Hybrid Search combining exact filters (category, colors, has_print) with semantic ranking to provide accurate and relevant results.

7. Design Decisions

Decision	Reason
S3	Durable, cheap object storage for the source images.
SQS (+ DLQ)	Decouples and rate-limits AI processing, isolates failures.
Worker Lambda	Elastic, pay-per-use background AI analysis.
Bedrock VLM	Zero-shot fine-grained attributes (incl. `has_print`) with no labelled training data.
Titan Multimodal Embeddings	Shared image/text vector space enables semantic recall from text queries.
Aurora Postgres + pgvector	Relational source of truth with clean CRUD, durable vectors for reindexing.
OpenSearch	Single engine for exact filters + BM25 + kNN (hybrid search).
API Gateway + Product Service	Node.js microservice (ECS/Fargate) on the read path, persistent OpenSearch pooling, microservice-stack fit.
Bedrock Batch Inference	Cheaper, throughput-friendly path for the one-time 100k backfill.
Controlled Vocabulary	Consistent enums (categories, colours, patterns) so filters never silently miss (e.g., `red` vs `crimson`).

8. Scalability & Reliability

Queue-based processing absorbs the 100k backfill and ongoing additions at a controlled rate.
Horizontal worker scaling via Lambda concurrency, capped to respect Bedrock quotas.
Automatic retries with exponential backoff for transient model/throttling errors.
Dead-letter queue captures permanently failed jobs for inspection and replay.
Idempotent processing (s3_key + content_hash) makes retries and replays safe.
OpenSearch is rebuildable from Aurora at any time; no AI re-run required.
Model versioning (model_version) enables targeted reprocessing on model or taxonomy changes.
Batch Inference path keeps the one-time seed cheap and within throughput limits.

9. Trade-offs

Choice	Alternative	Why
Aurora Postgres + pgvector	DynamoDB	Relational catalogue with joins and easy admin CRUD; DynamoDB only wins at millions with pure key-value access.
Hybrid (filters + vectors)	Pure vector search	Pure vectors fail negation and exact colour/category filtering.
Bedrock VLM	Rekognition / Custom Labels	Fine-grained attributes zero-shot, no labelled data or per-attribute training.
Asynchronous (SQS + worker)	Synchronous analysis	Decoupled, retryable, and resilient to spikes and model throttling.
OpenSearch	SQL `LIKE`	Real relevance, semantic recall, and scale.
Batch Inference for seed	100k on-demand calls	~50% cheaper and respects throughput quotas.
Product Service (ECS/Fargate)	Search Lambda	Persistent OpenSearch connection pooling and microservice stack fit; Lambda only preferable for scale-to-zero, spiky low volume.

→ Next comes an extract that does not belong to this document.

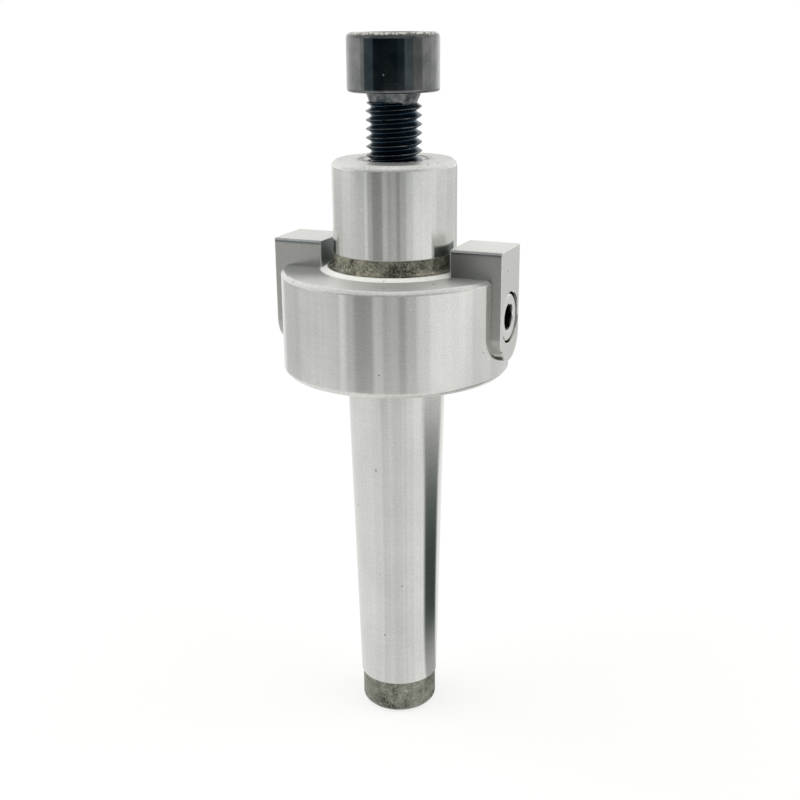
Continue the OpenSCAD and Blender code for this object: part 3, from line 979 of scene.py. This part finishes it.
def flagShare(share, reach, p):
    # the flag is a sector round one azimuth, wider far out, that fades at its far end and a
    # little at its foot
    aside = (share - p["flagTurn"]).size() - reach.ease(*p["flagSpread"]) * p["flagWiden"]
    sector = (1.0 - aside.ease(*p["flagHalf"])) * (1.0 - reach.ease(*p["flagReach"]))
    foot = reach.ease(*p["flagFoot"]) * (1 - p["flagNear"]) + p["flagNear"]
    return sector * p["flagDark"] * foot


def makeFloor(s, p):
    # white paper to the eye; metal sees it as far as the paper's end, and nothing shows from below
    material, graph = newMaterial("paleFloor")
    spot = graph.spot()
    reach, share = graph.measure("LENGTH", spot), turnShare(graph, spot)
    white = reach.ease(*p["whiteFrom"]) * (1 - p["whiteNear"]) + p["whiteNear"]
    paper = graph.add("ShaderNodeBsdfDiffuse", inputs={"Color": p["paper"]})
    glow = graph.glow((1, 1, 1, 1), s["white"])
    seen = graph.mixShaders(rayKind(graph, "Camera") * white, paper, glow)
    light = ringLight(graph, share, s["floor"], s) * (1.0 - flagShare(share, reach, p))
    lit = graph.glow(shadeTint(graph, light, s["floorTint"]), light)
    clear = graph.add("ShaderNodeBsdfTransparent")
    mirrored = graph.mixShaders(reach.ease(*p["paperEnd"]), lit, clear)
    above = graph.mixShaders(rayKind(graph, "Glossy"), seen, mirrored)
    behind = graph.add("ShaderNodeNewGeometry", output="Backfacing")
    graph.close(graph.mixShaders(behind, above, clear))
    # the sheet lies a hair below the end face, so that the two never share a plane
    size, low = p["half"], p["low"]
    corners = [(-size, -size, low), (size, -size, low), (size, size, low), (-size, size, low)]
    mesh = bpy.data.meshes.new("floor")
    mesh.from_pydata(corners, [], [(0, 1, 2, 3)])
    mesh.materials.append(material)
    addObject("floor", mesh)


def aimCamera(v):
    data = bpy.data.cameras.new("photoCamera")
    data.sensor_width = v["sensor"]
    data.lens = v["focal"] / v["picture"] * v["sensor"]
    data.clip_start, data.clip_end = v["clip"]
    turn = v["side"] + v["swing"]
    flat = Vector((-math.sin(turn), math.cos(turn), 0))
    right = Vector((math.cos(turn), math.sin(turn), 0))
    ahead = flat * math.cos(v["down"]) + Vector((0, 0, -math.sin(v["down"])))
    upward = right.cross(ahead)
    rolledRight = right * math.cos(v["roll"]) + upward * math.sin(v["roll"])
    rolledUp = upward * math.cos(v["roll"]) - right * math.sin(v["roll"])
    away = (math.sin(v["side"]), -math.cos(v["side"]))
    spot = Vector((v["distance"] * away[0], v["distance"] * away[1], v["height"])) * mm
    basis = Matrix((rolledRight, rolledUp, -ahead)).transposed().to_4x4()
    camera = addObject("photoCamera", data)
    camera.matrix_world = Matrix.Translation(spot) @ basis
    bpy.context.scene.camera = camera


def softLight(name, azimuth, elevation, size, power):
    data = bpy.data.lights.new(name, "AREA")
    data.shape, data.size, data.energy = "SQUARE", size, power
    lamp = addObject(name, data)
    lamp.visible_glossy = False
    a, e = math.radians(azimuth) + view["side"], math.radians(elevation)
    back = Vector((math.sin(a) * math.cos(e), -math.cos(a) * math.cos(e), math.sin(e)))
    lamp.location = back * lampReach + lampAim
    lamp.rotation_mode = "QUATERNION"
    lamp.rotation_quaternion = back.to_track_quat("Z", "Y")


def studioWorld(s):
    # white behind the object; what metal mirrors is a studio with bright sides and a darker
    # room at the camera, in rings that take over from each other with the height
    world = bpy.data.worlds.new("studio")
    bpy.context.scene.world = world
    graph = Graph(world)
    eye, gloss, through = (rayKind(graph, kind) for kind in ("Camera", "Glossy", "Transmission"))
    way = graph.add("ShaderNodeTexCoord")
    share = turnShare(graph, way)
    rise = graph.measure("DOT_PRODUCT", way, (0, 0, 1)).math("ARCSINE") * (180 / math.pi)
    light = ringLight(graph, share, s["table"], s)
    for ring in ("room", "ceiling"):
        over = rise.ease(*s[ring + "From"])
        light = light * (1.0 - over) + ringLight(graph, share, s[ring], s) * over
    high = rise.ease(*s["overheadFrom"])
    light = light * (1.0 - high) + high * s["overhead"]
    seen = (eye + through) * (s["white"] - s["fill"])
    strength = light * gloss + (1.0 - gloss) * s["fill"] + seen
    colour = shadeTint(graph, strength, s["roomTint"], 1.0 - rise.ease(*s["roomFrom"]))
    shine = graph.add("ShaderNodeBackground", inputs={"Color": colour, "Strength": strength})
    graph.close(shine, "ShaderNodeOutputWorld")


aimCamera(view)
makeFloor(studio, paleSheet)
studioWorld(studio)
for name, place in lamps.items():
    softLight(name, *place)
bpy.context.scene.view_settings.view_transform = "Standard"

print("scene ready")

Note: For the current requirement of approximately 100,000 images, a solution based on PostgreSQL with full-text search (tsvector) and pgvector would be sufficient. This design adopts OpenSearch to provide a clear path for hybrid search, richer text relevance, faceted filtering, and future scalability as the product catalogue and search traffic grow.